Der Präsident hat sehr viel Support und als Businessmann nimmt er den Wahlkampf sehr ernst. Er wird bis zum Ende kämpfen. Und die Zahlen sprechen für ihn: Die Wirtschaft boomt, den USA geht es gut. Präsident Trump hat viel vorzuweisen.
Und das Impeachment wird seine Wiederwahl nicht gefährden?
Der Präsident sagte es heute Morgen vor der Presse. Das ist eine politische Angelegenheit, die viel zu viel Aufmerksamkeit auf sich zieht. Fakt ist: Der Präsident ist voll bei der Arbeit. Er ist in Davos, trifft Wirtschaftsführer und Regierungsvertreter. Dabei spricht er über Investitionen in den USA und im Ausland und wie wir beitragen können, die Welt zu verbessern. Das ist doch was zählt.
Dass er nach Davos gekommen ist, um vom Impeachment abzulenken, trifft nicht zu?
Wer das sagt, ist ein Lügner. Das ist nicht wahr. Wir haben schon vor drei Monaten mit der Detailplanung für die Reise begonnen. Der Präsident wollte unbedingt wieder kommen. Er musste ja im letzten Jahr wegen des Haushaltstreits absagen.
Werden Sie vier weitere Jahre machen, wenn Donald Trump wiedergewählt wird?
Ich liebe diesen Job mehr als alles andere was ich je gemacht habe. Im Herzen bin ich aber ein Geschäftsmann. Als der Präsident gefragt hatte, ob ich diesen Job machen wolle, musste ich lange und hart nachdenken. Ich hatte damals mein eigenes Unternehmen, das ich schliesslich verkauft habe. Das gibt mir aber die Freiheit, so lange hier in der Schweiz bleiben, wie mich der Präsident braucht. Es liegt alles im Willen des Präsidenten. Im Moment haben wir hier viele spannende Projekte die laufen und an denen werde ich weiterarbeiten.

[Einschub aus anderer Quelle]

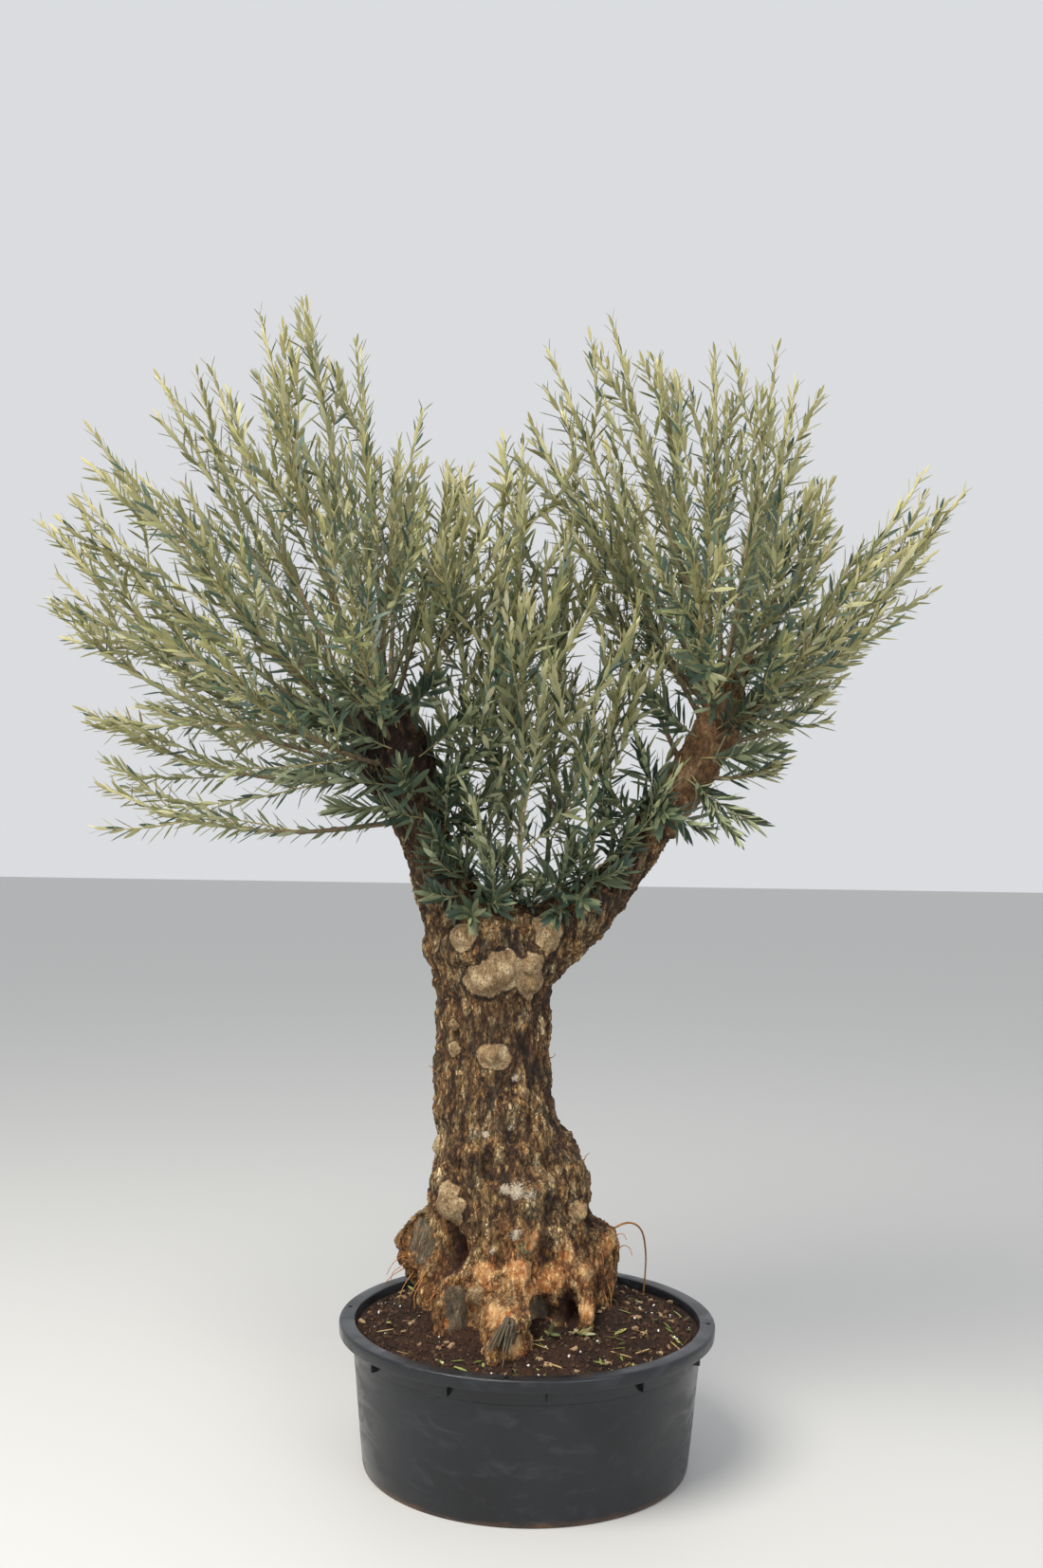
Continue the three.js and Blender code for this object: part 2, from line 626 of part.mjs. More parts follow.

Das heisst, Sie gehen nicht per Ende 2020?
Ich habe keine Pläne die Schweiz zu verlassen. Und ich bin überzeugt: Auch nach meinem Rücktritt werde ich oft in der Schweiz sein. Ich liebe die Schweiz. Meine Frau und ich erwägen gar, uns ein Haus zu kaufen. Wir sind uns einfach noch nicht einig wo. Graubünden, Romandie, Zürich – alles ist so schön.